I'm trying to use MXNet to do some constrained optimization that isn't backpropogation in a feedforward network, but involves similar computations, products of large arrays, some gradient descent, etc...
For example, to minimize the trace of M-2*Id as M varies over the set of orthogonal matrices, I could use numpy and scipy to do this by vectorizing the matrices, as in the following:
import numpy as np
from scipy.optimize import minimize
# make matrix to vector and vector to matrix functions
def toVector(m):
return np.hstack(m.flatten())
def toMatrix(vec):
return vec[:4*4].reshape(4,4)
# Define objective function to minimize
def f(x):
matM=toMatrix(x)
return(np.trace(matM-2*np.identity(4)))
# Define the constraint that X be orthogonal, i.e.

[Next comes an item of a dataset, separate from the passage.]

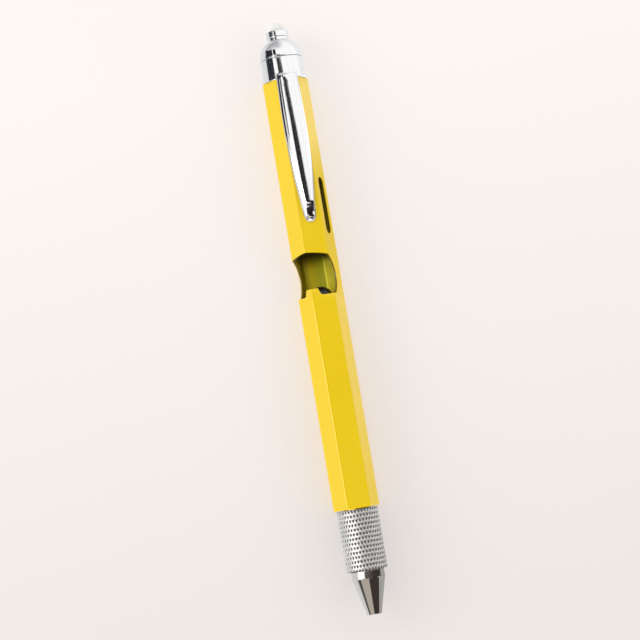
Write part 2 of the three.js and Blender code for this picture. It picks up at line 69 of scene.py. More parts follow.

X X^t = I
cons = ({'type': 'eq',
... 'fun' : lambda x: np.array(np.linalg.norm(
... np.dot(toMatrix(x),np.transpose(toMatrix(x)))-np.eye(4)))
... })
# Define an initial point randomly
m0=np.random.rand(4,4)
# And minimize
result = minimize(f, toVector(m0), constraints=cons,
... method='SLSQP', options={'disp': True})
toMatrix(result.x)
Now, suppose that I'm doing this kind of computation for NxN matrices where N is large, and I want to repeat the computation many times, updating some parameters. Is there a good way to do this kind of constrained optimization using MXNet to work across GPU cores, compute constraint gradients, etc... without vectorizing the input and using a feedforward network workaround described in simple-gradient-descent-using-mxnet.